At the writers’ boot camp I heard a lot about finding my voice in writing but I was unsure of what that looked like. Words and phrasing of other authors were appealing to me but they were not my voice. That would take me a while to discover and longer than that to risk developing. Would anyone read what I wrote? Would it have any meaning or encouragement for them? Other experienced bloggers had many hundreds of followers and I had less than 20 at the outset. 

It was then in one of my times of devotion that I sensed the Lord reminding me that what He led me to write and publish on any given day might be for only one person. I was not to look at the numbers (tempting as that might be) or compare myself with anyone else. I wasn’t writing this to achieve fame and no money was involved except what I expended. I was aware I was writing because what had been simmering in me for many years could not be ignored, the passion to write was flaming and I needed to take the risk. I had no idea how often each week or month I would do it or for how many years, only that something had been birthed in me and I needed to be about doing it.

Too many stop sowing in the last decades of their lives, never risk living the life that brought new life from within. Each of our stories matter and how it is reborn or born afresh in the last decades of our life on earth is not to be missed or avoided out of fear. Too many times earlier in our lives we gave in to fear and missed out on joy. That is not what the Lord has for us in this season of both sowing and reaping.

But once the website was launched, what then?
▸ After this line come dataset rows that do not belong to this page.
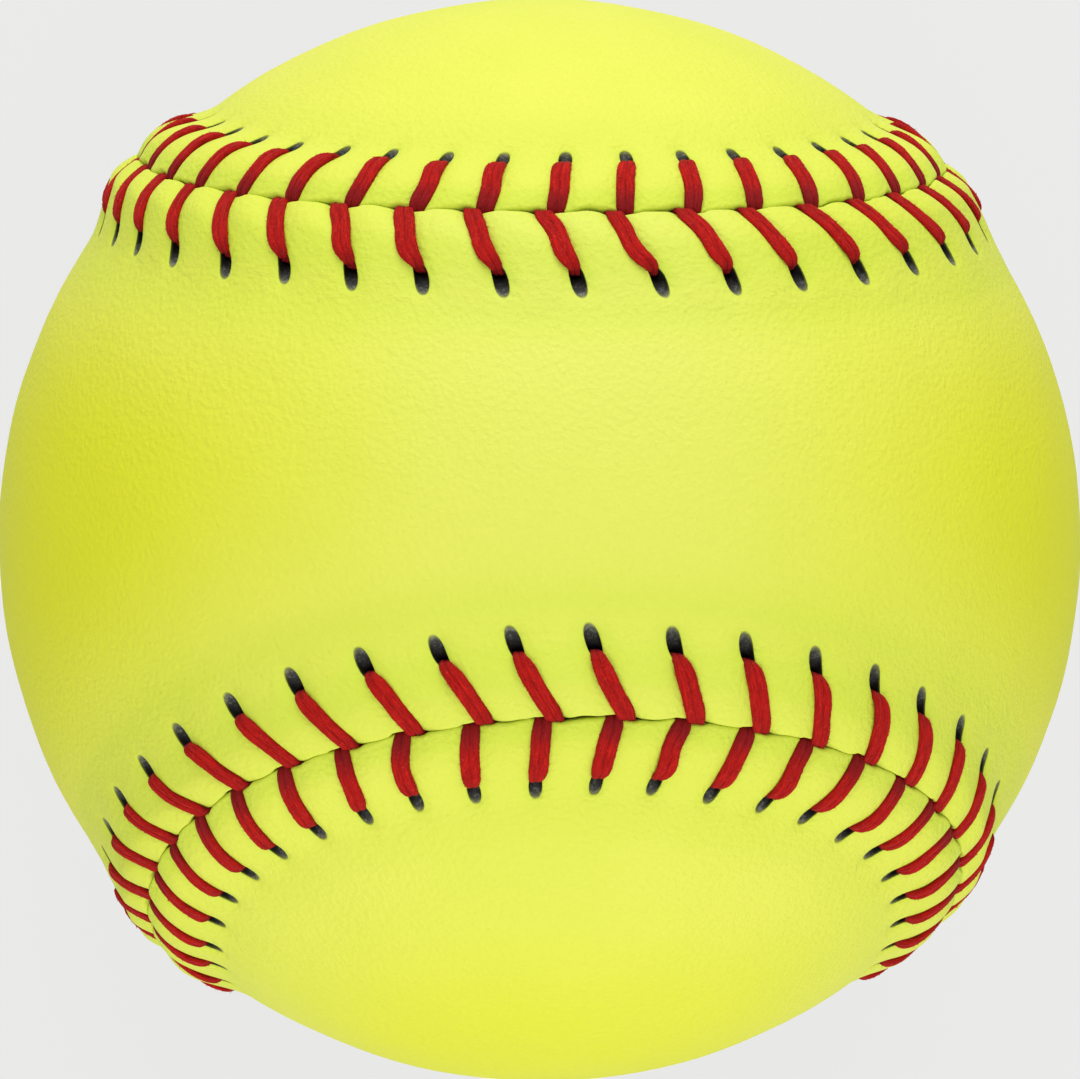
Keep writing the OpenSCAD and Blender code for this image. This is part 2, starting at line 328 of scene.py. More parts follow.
class Stretch:
    """Corners and faces of one stitch's stretch of a panel, which repeats along the seam.
    Each corner has a kind, a column, a distance or lip angle, a share of the leather's depth,
    how much dark it has, painted shade in the slit and needle holes and the leather's own inside,
    and how much grey light is painted on a needle hole's sloped end."""

    def __init__(self):
        self.corners = []
        self.faces = []

    def corner(self, kind, s, q, share, inside_and_shade_share=0.0, grey=0.0):
        self.corners.append((kind, s, q, share, inside_and_shade_share, grey))
        return len(self.corners) - 1

    def row(self, count, kind, q, share, inside_block=False, inside_and_shade_share=0.0):
        """A row of corners along the seam, ended by the next stitch's first corner."""
        first = len(self.corners)
        row = []
        for k in range(count):
            left_out = inside_block and BLOCK_LO < k < BLOCK_HI
            row.append(None if left_out else self.corner(kind, k / count - 0.5, q, share, inside_and_shade_share))
        return row + [first + NEXT]

    def block_rows(self, block, share, inside_and_shade_share=0.0):
        """Rows at the block's distances, with its inside left out."""
        return [
            self.row(COLUMNS, SURFACE, q, share, 0 < k < BLOCK_ROWS, inside_and_shade_share)
            for k, q in enumerate(block)
        ]

    def quads(self, a, b, turned, open_block=False):
        """Faces between two rows, from a towards b."""
        for k in range(len(a) - 1):
            if open_block and BLOCK_LO <= k < BLOCK_HI:
                continue
            quad = [a[k], a[k + 1], b[k + 1], b[k]]
            self.faces.append(quad[::-1] if turned else quad)

    def sheet(self, before, block, after, turned=False):
        """Faces over the rows before, beside and after the block round a needle hole."""
        for a, b in zip(before, before[1:] + block[:1]):
            self.quads(a, b, turned)
        for a, b in zip(block, block[1:]):
            self.quads(a, b, turned, open_block=True)
        for a, b in zip(block[-1:] + after, after):
            self.quads(a, b, turned)

    def halve(self, a, b, turned=False):
        """Faces from a row to one with half as many corners."""
        for k in range(len(b) - 1):
            for face in (
                [a[2 * k], a[2 * k + 1], b[k]],
                [a[2 * k + 1], b[k + 1], b[k]],
                [a[2 * k + 1], a[2 * k + 2], b[k + 1]],
            ):
                self.faces.append(face[::-1] if turned else face)

    def block(self, rows, side, rings, share, turned=False):
        """Rings of faces from the edge of the block round a needle hole to the last ring.
        Returns the corners of the block's edge and of that ring."""
        rim = rows[0][BLOCK_LO : BLOCK_HI + 1]
        rim += [row[BLOCK_HI] for row in rows[1:]]
        rim += [rows[-1][k] for k in range(BLOCK_HI - 1, BLOCK_LO - 1, -1)]
        rim += [row[BLOCK_LO] for row in rows[-2:0:-1]]
        ring = rim
        for t in rings:
            inner = []
            for index in rim:
                s, q = self.corners[index][1:3]
                a = hole_angle(side, s, q)
                hs, hq = hole_point(side, a, RIM_SCALE, 0)
                inner.append(self.corner(SURFACE, hs + (s - hs) * t, hq + (q - hq) * t, share))
            self.ring_faces(ring, inner, turned)
            ring = inner
        return rim, ring

    def ring_faces(self, a, b, turned=False):
        """Faces between two rings with as many corners."""
        n = len(a)
        for k in range(n):
            quad = [a[k], a[(k + 1) % n], b[(k + 1) % n], b[k]]
            self.faces.append(quad[::-1] if turned else quad)


def hole_angle(side, s, q):
    """Angle round the needle hole at which a corner of the block's edge lies."""
    half = BLOCK_HI / COLUMNS - 0.5
    return math.atan2((q - side.hole_d) / side.block_half, s / half)


def hole_point(side, a, scale, share):
    """A point of a needle hole's outline, whose outer end narrows and slopes."""
    x, y = math.cos(a), math.sin(a)
    x = math.copysign(abs(x) ** ROUNDING, x) * side.hole_w / 2
    y = math.copysign(abs(y) ** ROUNDING, y)
    slope = SLOPE * side.hole_half * share**SLOPE_POWER
    y = scale * side.hole_half * y - slope * (y + 1) / 2
    return scale * x / PITCH, side.hole_d + y


def spaced(a, b, step):
    """Numbers from a to b, about a step apart."""
    return list(np.linspace(a, b, max(2, round((b - a) / step) + 1)))


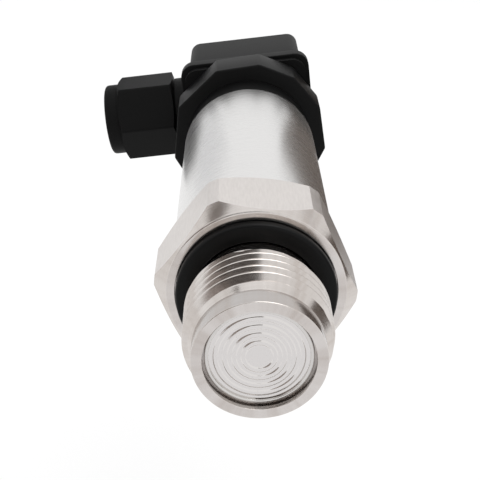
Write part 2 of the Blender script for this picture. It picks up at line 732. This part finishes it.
brown = Finish("brown_card", base_color=(0.11, 0.085, 0.07), roughness=0.9)
tan = Finish("tan_card", base_color=(0.30, 0.26, 0.24), roughness=0.9)
dark = Finish("dark_card", base_color=(0.05, 0.04, 0.035), roughness=0.9)
grey = Finish("grey_card", base_color=(0.80, 0.80, 0.81), roughness=0.9)
card_sheets = [
    card("back_card", Vector((0.11, 0.125, 0.003)), (0, -1, 0), 0.16, 0.09, brown),
    card("front_card", Vector((-0.0465, -0.125, 0.073)), (0, 1, 0), 0.107, 0.055, dark),
    card("low_card", Vector((-0.065, -0.125, 0.01)), (0, 1, 0), 0.07, 0.075, tan),
    card("right_card", Vector((0.15, -0.042, 0.02)), (-1, 0, 0), 0.075, 0.1, brown),
    card("high_left_card", Vector((-0.17, -0.14, 0.2)), (0.58, 0.47, -0.66), 0.05, 0.12, brown),
    card("high_right_card", Vector((0.2, -0.125, 0.18)), (-0.66, 0.42, -0.61), 0.03, 0.12, grey),
    card("left_card", Vector((-0.055, 0.125, 0.025)), (0, -1, 0), 0.045, 0.045, grey),
    card("floor_card", Vector((0.01, -0.2, -0.09)), (0, 0, 1), 0.3, 0.22, grey),
]
for sheet in card_sheets:
    sheet.visible_camera = False
    sheet.visible_shadow = False
    sheet.visible_diffuse = False

world = bpy.data.worlds.new("studio")
world.use_nodes = True
bpy.context.scene.world = world
world.node_tree.nodes["Background"].inputs["Color"].default_value = (1, 1, 1, 1)
world.node_tree.nodes["Background"].inputs["Strength"].default_value = 1.0


def lamp(name, place, aim, size, power):
    data = bpy.data.lights.new(name, "AREA")
    data.size = size
    data.energy = power
    made = bpy.data.objects.new(name, data)
    made.location = place
    made.rotation_euler = (Vector(aim) - Vector(place)).to_track_quat("-Z", "Y").to_euler()
    bpy.context.scene.collection.objects.link(made)


lamp("softbox", (0.1, 0.1, 0.6), (0, 0.03, 0), 0.4, 1.0)

camera_place = Vector((-10.563, -126.096, 71.689)) * mm
looking = Vector((0.05182, 0.89290, -0.44726))
lean = math.radians(-6.2335)
camera = bpy.data.objects.new("camera", bpy.data.cameras.new("camera"))
camera.data.lens = 74.4
camera.data.sensor_width = 36
camera.data.clip_start = 0.01
camera.matrix_world = (Matrix.Translation(camera_place)
                       @ looking.to_track_quat("-Z", "Y").to_matrix().to_4x4()
                       @ Matrix.Rotation(-lean, 4, "Z"))
bpy.context.scene.collection.objects.link(camera)
bpy.context.scene.camera = camera
bpy.context.scene.view_settings.view_transform = "Standard"
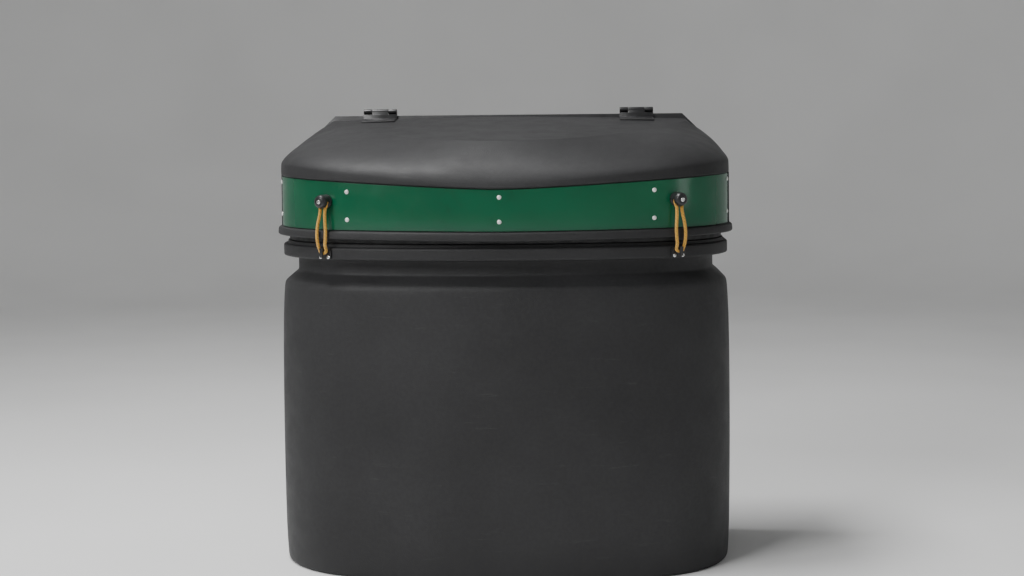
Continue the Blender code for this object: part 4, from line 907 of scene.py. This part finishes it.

How would the Lord lead and what else would I discover as I began to step toward 80?

Photo by Pam Ecrement

7 thoughts on “Sowing and Reaping

  1. Pam, I am enjoying each part of your story and am so glad you are sharing it. We may never know who our words touch, maybe that is not the point of our writing at all. Perhaps we are to write in obedience to the Lord’s guiding and let Him do what He will with our words. I know I am most grateful He crossed our paths!

  2. I’m so glad you didn’t freeze in fear, Pam, and that you didn’t just tell yourself it was too late to start something new. Your story is wonderfully inspiring and encouraging to me. Thank you for sharing it!

  3. Pam, I’ve only been blogging since November 2019 and something that is I guess just one of my mottos is this: Our words matter, I may never know who my words touch and that’s okay, because God does.
    Visiting today from AnythingGoesLinky 3&4

  4. Pam, I loved this post. I have written in one form or another most of my life. Earlier I was writing for Christian magazines so much of it had to be tailored to the needs and wants of editors. Then there were seasons when jobs and other areas of ministry took precedent because of time. But now I write for an audience of One in the hope that He’ll use it to minister to others.